* **Given exercise**: Check each line below for the word "bodies" and give the number of lines that have it, nothing more.

■ ■ ■ ■ ■

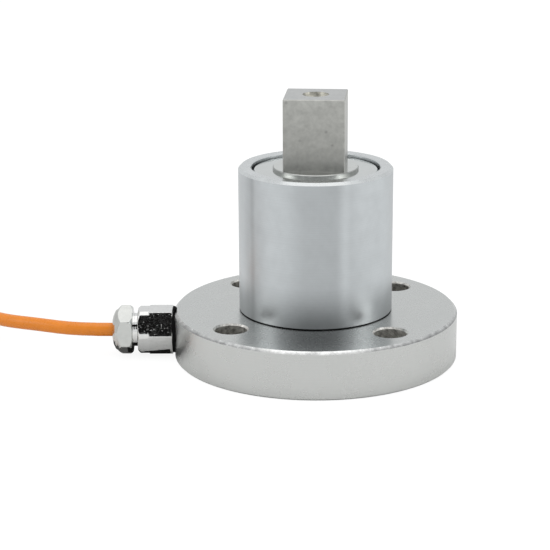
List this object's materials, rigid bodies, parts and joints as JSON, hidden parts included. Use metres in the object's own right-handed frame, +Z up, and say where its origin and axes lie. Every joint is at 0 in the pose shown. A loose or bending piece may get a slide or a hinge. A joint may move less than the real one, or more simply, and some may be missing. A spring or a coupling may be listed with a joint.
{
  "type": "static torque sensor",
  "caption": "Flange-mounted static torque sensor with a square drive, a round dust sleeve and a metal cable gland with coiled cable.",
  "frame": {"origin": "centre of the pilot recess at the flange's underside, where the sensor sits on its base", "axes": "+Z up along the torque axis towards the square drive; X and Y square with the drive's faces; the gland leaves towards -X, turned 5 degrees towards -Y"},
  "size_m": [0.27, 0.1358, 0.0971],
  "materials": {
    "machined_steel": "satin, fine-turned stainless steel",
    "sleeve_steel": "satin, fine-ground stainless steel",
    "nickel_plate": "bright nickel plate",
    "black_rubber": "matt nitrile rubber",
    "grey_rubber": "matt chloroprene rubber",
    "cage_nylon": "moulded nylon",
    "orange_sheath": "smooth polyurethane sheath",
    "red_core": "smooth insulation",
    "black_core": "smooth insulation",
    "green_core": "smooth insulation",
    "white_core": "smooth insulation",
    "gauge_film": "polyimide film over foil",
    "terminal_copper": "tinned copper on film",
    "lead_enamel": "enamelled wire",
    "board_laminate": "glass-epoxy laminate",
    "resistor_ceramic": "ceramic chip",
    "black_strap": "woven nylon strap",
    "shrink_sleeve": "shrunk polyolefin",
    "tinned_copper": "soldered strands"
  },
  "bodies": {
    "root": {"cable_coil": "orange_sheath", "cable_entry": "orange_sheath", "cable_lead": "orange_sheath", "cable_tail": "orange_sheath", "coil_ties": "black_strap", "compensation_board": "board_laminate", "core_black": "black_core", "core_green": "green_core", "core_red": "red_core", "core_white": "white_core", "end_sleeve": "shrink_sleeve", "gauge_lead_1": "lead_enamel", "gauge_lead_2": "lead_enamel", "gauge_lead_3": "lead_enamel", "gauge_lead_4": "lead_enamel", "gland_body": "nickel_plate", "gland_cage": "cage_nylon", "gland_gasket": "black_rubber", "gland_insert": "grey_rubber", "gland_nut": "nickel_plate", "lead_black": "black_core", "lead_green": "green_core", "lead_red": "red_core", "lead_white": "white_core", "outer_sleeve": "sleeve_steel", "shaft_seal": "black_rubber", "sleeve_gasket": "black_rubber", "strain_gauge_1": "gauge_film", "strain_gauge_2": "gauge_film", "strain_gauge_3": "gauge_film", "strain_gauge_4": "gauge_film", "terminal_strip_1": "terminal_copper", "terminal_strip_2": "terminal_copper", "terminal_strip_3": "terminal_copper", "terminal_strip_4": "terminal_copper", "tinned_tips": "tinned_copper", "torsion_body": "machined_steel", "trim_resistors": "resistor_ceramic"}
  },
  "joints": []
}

■ ■ ■ ■ ■

* **Finished answer**: 2